• _YOUR INSTRUCTIONS_: Consider the listing below. Extract exactly the lines from the line containing "make_stand_tube()" to the line containing "obj.data.transform(world)", both included.

• _INPUT FOR THIS TASK_:
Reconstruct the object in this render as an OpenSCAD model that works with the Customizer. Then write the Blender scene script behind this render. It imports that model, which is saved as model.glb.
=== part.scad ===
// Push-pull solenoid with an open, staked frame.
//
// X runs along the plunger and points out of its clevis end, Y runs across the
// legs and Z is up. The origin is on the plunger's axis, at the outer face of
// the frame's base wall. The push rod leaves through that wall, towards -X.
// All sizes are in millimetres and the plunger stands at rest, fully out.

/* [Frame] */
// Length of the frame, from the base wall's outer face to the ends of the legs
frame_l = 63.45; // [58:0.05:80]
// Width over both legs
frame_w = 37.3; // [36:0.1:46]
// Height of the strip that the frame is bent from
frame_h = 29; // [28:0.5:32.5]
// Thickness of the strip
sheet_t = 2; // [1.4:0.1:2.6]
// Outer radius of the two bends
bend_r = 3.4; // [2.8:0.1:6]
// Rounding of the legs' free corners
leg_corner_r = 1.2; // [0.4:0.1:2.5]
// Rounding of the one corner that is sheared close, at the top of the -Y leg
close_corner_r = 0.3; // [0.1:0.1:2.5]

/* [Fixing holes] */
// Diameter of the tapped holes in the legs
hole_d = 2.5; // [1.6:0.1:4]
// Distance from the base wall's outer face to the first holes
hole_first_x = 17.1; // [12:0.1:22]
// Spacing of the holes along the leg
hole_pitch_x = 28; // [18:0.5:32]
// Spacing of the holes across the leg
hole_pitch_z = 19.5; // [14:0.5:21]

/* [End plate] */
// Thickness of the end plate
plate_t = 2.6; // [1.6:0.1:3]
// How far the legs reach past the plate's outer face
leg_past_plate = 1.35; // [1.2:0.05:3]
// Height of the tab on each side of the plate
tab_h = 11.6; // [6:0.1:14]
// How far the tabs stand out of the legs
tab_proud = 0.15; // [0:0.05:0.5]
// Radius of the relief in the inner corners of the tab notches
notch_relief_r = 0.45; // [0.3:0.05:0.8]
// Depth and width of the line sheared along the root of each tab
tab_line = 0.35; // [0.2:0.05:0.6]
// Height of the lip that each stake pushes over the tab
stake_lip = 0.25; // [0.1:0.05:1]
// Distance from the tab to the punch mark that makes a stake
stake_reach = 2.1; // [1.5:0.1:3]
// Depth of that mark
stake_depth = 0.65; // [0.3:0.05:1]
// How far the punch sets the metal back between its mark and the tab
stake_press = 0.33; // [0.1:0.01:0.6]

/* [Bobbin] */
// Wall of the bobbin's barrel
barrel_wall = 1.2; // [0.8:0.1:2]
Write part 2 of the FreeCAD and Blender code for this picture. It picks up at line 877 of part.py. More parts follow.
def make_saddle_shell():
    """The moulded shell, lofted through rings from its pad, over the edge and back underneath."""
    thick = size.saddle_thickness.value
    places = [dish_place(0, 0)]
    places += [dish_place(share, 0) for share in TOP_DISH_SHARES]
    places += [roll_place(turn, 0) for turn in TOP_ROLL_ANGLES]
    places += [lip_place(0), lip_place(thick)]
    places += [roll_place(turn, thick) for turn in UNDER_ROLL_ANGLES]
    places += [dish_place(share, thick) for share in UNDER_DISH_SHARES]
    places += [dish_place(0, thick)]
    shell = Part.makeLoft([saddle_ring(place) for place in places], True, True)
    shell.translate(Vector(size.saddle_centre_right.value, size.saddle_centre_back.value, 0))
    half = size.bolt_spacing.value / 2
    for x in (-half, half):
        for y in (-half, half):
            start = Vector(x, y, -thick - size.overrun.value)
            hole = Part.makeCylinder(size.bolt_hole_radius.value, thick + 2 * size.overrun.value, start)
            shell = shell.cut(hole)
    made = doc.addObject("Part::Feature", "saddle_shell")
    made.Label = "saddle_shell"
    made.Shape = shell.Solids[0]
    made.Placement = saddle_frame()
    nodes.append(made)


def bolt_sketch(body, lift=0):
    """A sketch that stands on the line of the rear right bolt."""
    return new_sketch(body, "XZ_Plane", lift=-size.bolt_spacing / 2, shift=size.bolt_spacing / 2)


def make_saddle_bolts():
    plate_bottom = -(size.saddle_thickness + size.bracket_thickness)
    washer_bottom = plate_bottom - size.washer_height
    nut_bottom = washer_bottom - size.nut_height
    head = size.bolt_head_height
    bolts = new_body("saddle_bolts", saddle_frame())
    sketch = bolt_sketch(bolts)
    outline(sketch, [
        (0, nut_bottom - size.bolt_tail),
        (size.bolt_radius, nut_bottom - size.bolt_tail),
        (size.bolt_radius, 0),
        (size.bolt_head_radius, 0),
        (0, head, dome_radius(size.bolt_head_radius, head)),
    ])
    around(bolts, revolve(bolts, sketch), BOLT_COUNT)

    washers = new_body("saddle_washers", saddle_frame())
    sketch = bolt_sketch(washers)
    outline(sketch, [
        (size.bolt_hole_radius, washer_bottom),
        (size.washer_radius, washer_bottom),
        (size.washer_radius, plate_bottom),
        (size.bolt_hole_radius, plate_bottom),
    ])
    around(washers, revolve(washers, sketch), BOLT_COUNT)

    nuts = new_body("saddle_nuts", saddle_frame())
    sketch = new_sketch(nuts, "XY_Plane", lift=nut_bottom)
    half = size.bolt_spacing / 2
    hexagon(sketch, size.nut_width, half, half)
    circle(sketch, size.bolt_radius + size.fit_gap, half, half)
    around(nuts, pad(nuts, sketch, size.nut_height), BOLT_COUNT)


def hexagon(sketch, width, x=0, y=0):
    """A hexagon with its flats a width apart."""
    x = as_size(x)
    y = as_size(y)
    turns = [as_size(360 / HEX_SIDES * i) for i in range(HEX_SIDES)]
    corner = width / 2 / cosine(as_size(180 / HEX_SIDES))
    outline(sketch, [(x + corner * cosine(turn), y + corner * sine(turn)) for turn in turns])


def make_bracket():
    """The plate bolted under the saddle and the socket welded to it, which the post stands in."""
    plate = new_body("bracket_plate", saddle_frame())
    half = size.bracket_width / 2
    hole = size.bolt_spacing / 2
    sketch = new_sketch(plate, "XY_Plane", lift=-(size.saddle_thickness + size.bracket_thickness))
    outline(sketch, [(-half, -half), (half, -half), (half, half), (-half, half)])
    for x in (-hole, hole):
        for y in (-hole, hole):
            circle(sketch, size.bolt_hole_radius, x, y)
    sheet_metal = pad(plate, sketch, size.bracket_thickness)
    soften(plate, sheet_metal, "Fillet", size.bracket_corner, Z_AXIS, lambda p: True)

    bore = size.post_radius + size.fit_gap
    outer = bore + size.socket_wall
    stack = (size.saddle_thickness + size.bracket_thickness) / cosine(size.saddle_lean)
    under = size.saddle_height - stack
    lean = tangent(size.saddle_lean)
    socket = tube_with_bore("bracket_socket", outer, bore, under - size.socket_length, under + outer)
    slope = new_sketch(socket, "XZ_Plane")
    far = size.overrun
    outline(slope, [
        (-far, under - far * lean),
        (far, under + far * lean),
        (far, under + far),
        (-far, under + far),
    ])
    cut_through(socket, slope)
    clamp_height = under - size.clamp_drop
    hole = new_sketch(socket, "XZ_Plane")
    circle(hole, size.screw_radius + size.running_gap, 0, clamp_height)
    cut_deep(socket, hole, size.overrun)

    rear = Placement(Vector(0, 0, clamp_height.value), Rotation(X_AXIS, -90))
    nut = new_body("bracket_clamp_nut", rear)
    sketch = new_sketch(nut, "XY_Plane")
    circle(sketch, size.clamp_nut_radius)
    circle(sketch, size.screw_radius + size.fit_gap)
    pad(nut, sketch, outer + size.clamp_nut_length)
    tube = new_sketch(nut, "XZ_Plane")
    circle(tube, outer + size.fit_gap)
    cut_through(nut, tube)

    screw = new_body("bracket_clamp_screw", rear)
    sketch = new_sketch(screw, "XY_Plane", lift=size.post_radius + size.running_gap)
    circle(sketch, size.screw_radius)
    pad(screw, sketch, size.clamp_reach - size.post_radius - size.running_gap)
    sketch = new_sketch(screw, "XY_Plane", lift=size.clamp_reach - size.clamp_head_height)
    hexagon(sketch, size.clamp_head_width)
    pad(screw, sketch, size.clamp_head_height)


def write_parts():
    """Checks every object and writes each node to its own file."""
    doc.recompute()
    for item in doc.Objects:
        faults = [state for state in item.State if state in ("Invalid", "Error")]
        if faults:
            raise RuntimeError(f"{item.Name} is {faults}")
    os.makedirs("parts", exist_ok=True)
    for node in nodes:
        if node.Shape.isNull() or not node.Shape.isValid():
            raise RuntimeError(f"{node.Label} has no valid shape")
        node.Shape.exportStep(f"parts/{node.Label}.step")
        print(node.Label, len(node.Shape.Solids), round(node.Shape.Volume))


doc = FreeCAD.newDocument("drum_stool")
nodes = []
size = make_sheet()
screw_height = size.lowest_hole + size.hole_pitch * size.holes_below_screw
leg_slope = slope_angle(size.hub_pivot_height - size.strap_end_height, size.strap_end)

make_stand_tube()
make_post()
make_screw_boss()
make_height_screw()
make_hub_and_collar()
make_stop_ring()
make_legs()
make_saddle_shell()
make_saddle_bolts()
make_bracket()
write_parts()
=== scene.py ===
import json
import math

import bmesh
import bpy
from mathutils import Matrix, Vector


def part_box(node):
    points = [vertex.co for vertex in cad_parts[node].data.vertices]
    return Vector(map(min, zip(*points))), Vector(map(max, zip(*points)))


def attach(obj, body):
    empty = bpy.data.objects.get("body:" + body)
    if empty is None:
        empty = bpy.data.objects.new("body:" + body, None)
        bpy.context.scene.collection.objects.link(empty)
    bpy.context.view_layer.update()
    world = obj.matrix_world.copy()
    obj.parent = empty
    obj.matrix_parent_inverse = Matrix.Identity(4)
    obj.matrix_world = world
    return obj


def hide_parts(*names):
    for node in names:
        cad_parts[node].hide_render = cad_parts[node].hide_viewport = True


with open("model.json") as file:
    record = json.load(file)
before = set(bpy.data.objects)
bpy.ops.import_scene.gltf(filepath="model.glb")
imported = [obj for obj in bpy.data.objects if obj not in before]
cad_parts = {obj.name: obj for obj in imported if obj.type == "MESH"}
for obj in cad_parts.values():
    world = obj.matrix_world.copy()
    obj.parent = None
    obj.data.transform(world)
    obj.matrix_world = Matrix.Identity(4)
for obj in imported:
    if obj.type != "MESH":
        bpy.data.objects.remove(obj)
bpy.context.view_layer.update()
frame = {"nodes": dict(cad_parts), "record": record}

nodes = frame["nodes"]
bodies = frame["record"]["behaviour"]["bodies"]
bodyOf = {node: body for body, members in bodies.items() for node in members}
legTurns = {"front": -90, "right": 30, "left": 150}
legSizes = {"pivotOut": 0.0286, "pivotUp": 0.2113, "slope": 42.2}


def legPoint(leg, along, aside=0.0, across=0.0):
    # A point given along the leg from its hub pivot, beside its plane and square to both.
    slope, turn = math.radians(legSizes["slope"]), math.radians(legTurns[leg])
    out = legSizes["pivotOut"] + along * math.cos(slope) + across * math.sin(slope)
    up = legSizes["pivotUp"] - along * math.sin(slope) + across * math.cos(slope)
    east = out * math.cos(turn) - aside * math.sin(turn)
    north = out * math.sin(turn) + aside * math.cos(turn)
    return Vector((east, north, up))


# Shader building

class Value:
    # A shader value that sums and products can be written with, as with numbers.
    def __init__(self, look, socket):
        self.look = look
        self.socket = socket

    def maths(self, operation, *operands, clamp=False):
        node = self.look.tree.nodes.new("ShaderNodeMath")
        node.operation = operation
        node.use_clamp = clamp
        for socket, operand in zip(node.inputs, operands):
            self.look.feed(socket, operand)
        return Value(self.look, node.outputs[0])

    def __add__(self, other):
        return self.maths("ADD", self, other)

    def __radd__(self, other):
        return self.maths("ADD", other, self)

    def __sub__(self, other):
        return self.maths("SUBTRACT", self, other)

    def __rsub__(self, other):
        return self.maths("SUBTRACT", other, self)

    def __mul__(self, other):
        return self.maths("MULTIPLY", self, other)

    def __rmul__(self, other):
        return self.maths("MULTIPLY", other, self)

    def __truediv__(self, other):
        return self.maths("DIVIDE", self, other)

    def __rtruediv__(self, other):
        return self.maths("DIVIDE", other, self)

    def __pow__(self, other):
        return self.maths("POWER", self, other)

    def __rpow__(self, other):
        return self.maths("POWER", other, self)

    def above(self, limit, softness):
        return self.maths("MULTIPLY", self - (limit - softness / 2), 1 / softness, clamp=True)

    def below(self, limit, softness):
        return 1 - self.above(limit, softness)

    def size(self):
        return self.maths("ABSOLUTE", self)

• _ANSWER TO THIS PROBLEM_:
make_stand_tube()
make_post()
make_screw_boss()
make_height_screw()
make_hub_and_collar()
make_stop_ring()
make_legs()
make_saddle_shell()
make_saddle_bolts()
make_bracket()
write_parts()
=== scene.py ===
import json
import math

import bmesh
import bpy
from mathutils import Matrix, Vector


def part_box(node):
    points = [vertex.co for vertex in cad_parts[node].data.vertices]
    return Vector(map(min, zip(*points))), Vector(map(max, zip(*points)))


def attach(obj, body):
    empty = bpy.data.objects.get("body:" + body)
    if empty is None:
        empty = bpy.data.objects.new("body:" + body, None)
        bpy.context.scene.collection.objects.link(empty)
    bpy.context.view_layer.update()
    world = obj.matrix_world.copy()
    obj.parent = empty
    obj.matrix_parent_inverse = Matrix.Identity(4)
    obj.matrix_world = world
    return obj


def hide_parts(*names):
    for node in names:
        cad_parts[node].hide_render = cad_parts[node].hide_viewport = True


with open("model.json") as file:
    record = json.load(file)
before = set(bpy.data.objects)
bpy.ops.import_scene.gltf(filepath="model.glb")
imported = [obj for obj in bpy.data.objects if obj not in before]
cad_parts = {obj.name: obj for obj in imported if obj.type == "MESH"}
for obj in cad_parts.values():
    world = obj.matrix_world.copy()
    obj.parent = None
    obj.data.transform(world)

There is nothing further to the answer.